Low cost secondary market research

Monde needed market research before opening his men’s clothing store called ‘Monde’s’. He needed to know what kind of clothing customers would want to buy at his speciality shop. Although Monde did not have the money to pay for a market research company to collect data using interviews and surveys, he knew that it was too risky to guess what customers would want. Monde knew that he did not need large numbers of customers, but he did need loyal, regular customers.

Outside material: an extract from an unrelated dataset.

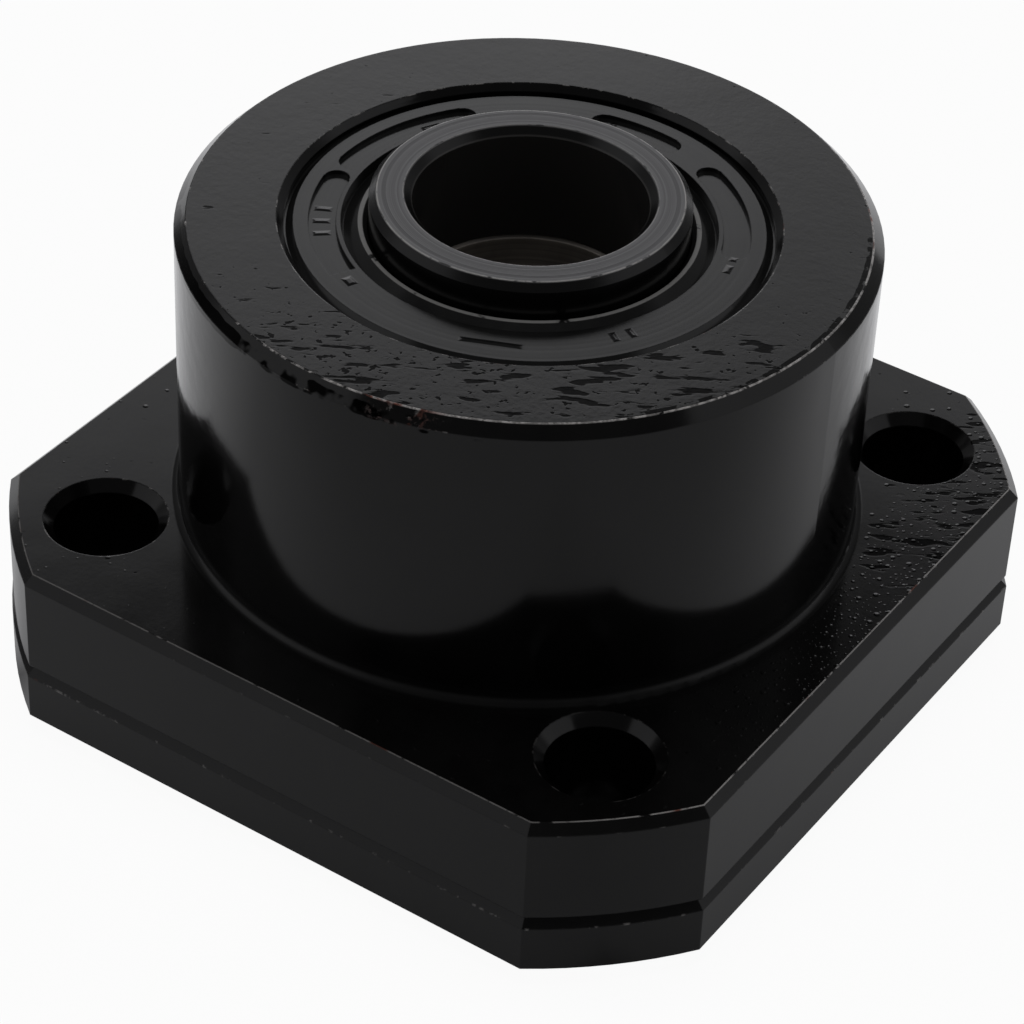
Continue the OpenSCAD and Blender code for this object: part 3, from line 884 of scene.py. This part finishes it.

To solve his problem, Monde thought of doing secondary research that examined how other companies achieved loyal customers. The result, Monde’s has a regular buyer Executive Club. Customers who spend R500 at Monde’s get a R100 bonus reward. “I copied the idea from the South African Airways frequent flyer programme,” admits Monde. By doing this Monde benefited from expensive market research paid for by someone else. When planning his merchandise lines (product groups),Monde thought about how men’s clothing shops usually stock expensive suits that cost from R2 500. The profits on these expensive suits are good, but Monde questioned if the market was big enough. To answer that question, Monde turned to market research collected by clothing manufacturers. All he had to do was ask them for it. What he found out surprised him. Expensive suits are bought by only 15% of the market, but 21% of customers prefer suits in the R750 to R1 700 price range. An advantage was that there was also less competition in that price range. This information helped Monde to decide on his target market. Monde believes in developing loyal customers. Two weeks after a customer buys a suit, Monde phones them to find out if they are happy with their purchase. Regular customers are also told about special sales a few days before the sales are advertised to the general public. By using market research done by others, Monde has created a successful men’s clothing store.